=== EXERCISE GOAL ===
Restate verbatim the lines between the one holding "if empty is" and the one holding "before = set(bpy.data.objects)", both included, and no others.

* Begin GIVEN INFORMATION *

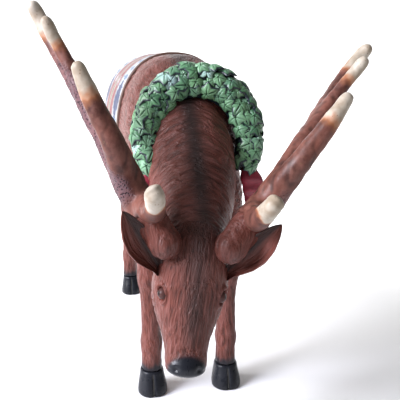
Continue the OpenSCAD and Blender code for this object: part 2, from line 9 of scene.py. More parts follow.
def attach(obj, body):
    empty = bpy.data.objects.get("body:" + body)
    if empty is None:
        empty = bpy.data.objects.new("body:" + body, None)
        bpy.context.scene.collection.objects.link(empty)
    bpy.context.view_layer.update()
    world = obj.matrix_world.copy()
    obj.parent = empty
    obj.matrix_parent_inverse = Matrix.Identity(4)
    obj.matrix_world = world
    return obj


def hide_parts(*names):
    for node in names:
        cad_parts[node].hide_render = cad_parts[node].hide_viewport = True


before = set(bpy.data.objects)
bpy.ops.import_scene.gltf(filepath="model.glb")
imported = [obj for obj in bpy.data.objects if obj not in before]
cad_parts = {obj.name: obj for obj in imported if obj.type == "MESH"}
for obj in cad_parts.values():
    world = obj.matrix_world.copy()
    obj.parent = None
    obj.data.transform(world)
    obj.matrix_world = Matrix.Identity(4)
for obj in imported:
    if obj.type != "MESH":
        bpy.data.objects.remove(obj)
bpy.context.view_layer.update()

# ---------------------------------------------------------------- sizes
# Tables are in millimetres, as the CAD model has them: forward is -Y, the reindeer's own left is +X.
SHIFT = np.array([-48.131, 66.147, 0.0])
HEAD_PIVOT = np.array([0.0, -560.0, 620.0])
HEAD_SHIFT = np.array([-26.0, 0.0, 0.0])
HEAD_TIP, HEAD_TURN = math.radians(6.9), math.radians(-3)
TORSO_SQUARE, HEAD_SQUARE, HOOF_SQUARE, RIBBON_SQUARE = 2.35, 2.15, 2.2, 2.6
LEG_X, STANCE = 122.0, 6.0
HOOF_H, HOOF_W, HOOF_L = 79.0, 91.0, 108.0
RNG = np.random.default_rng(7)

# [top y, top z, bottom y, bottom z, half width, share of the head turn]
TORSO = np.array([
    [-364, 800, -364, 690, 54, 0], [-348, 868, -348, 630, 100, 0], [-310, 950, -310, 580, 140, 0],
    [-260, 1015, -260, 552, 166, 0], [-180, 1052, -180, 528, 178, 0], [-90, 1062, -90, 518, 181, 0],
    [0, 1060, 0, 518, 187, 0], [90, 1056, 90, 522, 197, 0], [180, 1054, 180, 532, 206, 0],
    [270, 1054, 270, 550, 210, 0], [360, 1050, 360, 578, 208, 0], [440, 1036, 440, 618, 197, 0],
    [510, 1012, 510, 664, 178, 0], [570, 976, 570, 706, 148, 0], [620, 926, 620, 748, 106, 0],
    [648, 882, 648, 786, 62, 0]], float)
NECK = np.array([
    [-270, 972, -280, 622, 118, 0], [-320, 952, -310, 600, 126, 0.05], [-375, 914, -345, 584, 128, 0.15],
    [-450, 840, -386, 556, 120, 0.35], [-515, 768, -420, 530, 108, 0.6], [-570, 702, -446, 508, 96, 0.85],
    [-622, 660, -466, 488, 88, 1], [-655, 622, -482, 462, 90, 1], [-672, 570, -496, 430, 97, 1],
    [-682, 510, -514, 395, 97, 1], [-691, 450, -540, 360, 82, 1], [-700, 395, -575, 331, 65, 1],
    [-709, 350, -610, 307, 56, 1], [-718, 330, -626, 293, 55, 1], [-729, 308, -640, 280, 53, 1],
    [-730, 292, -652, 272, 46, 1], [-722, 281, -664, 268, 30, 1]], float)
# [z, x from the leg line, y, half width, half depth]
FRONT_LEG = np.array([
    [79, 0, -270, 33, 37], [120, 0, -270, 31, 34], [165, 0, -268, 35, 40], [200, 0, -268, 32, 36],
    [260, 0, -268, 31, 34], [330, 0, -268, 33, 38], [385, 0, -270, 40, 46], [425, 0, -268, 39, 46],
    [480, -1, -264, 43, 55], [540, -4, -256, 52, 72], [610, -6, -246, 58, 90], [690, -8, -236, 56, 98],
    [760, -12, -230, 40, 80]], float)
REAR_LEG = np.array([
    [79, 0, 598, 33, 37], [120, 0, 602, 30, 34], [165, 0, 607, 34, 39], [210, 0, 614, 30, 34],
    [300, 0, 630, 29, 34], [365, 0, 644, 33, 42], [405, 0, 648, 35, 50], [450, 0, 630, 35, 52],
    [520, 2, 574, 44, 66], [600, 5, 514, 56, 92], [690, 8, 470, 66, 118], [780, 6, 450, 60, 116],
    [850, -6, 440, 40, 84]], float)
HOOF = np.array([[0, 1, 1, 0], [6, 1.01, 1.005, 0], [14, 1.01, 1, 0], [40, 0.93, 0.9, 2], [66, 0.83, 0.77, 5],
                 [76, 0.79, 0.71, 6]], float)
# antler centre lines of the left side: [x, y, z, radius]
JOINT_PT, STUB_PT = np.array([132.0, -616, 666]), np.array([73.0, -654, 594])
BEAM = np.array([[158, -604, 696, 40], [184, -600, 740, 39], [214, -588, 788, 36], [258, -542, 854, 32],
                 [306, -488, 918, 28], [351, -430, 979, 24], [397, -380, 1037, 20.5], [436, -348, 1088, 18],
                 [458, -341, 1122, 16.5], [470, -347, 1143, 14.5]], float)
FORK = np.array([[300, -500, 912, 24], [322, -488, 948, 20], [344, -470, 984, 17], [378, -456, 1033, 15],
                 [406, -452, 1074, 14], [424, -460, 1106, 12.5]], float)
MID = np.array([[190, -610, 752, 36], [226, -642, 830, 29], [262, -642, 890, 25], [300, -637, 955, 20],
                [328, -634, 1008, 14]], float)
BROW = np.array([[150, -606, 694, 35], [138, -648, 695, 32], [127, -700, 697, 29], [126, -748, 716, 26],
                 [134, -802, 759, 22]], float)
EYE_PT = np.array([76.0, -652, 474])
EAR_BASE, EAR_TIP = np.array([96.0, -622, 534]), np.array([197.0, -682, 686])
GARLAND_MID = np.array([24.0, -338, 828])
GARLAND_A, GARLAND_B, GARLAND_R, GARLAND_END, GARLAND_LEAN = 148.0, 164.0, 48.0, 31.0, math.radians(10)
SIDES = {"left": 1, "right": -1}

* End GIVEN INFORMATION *

=== SOLUTION TO THE EXERCISE ===
    if empty is None:
        empty = bpy.data.objects.new("body:" + body, None)
        bpy.context.scene.collection.objects.link(empty)
    bpy.context.view_layer.update()
    world = obj.matrix_world.copy()
    obj.parent = empty
    obj.matrix_parent_inverse = Matrix.Identity(4)
    obj.matrix_world = world
    return obj


def hide_parts(*names):
    for node in names:
        cad_parts[node].hide_render = cad_parts[node].hide_viewport = True


before = set(bpy.data.objects)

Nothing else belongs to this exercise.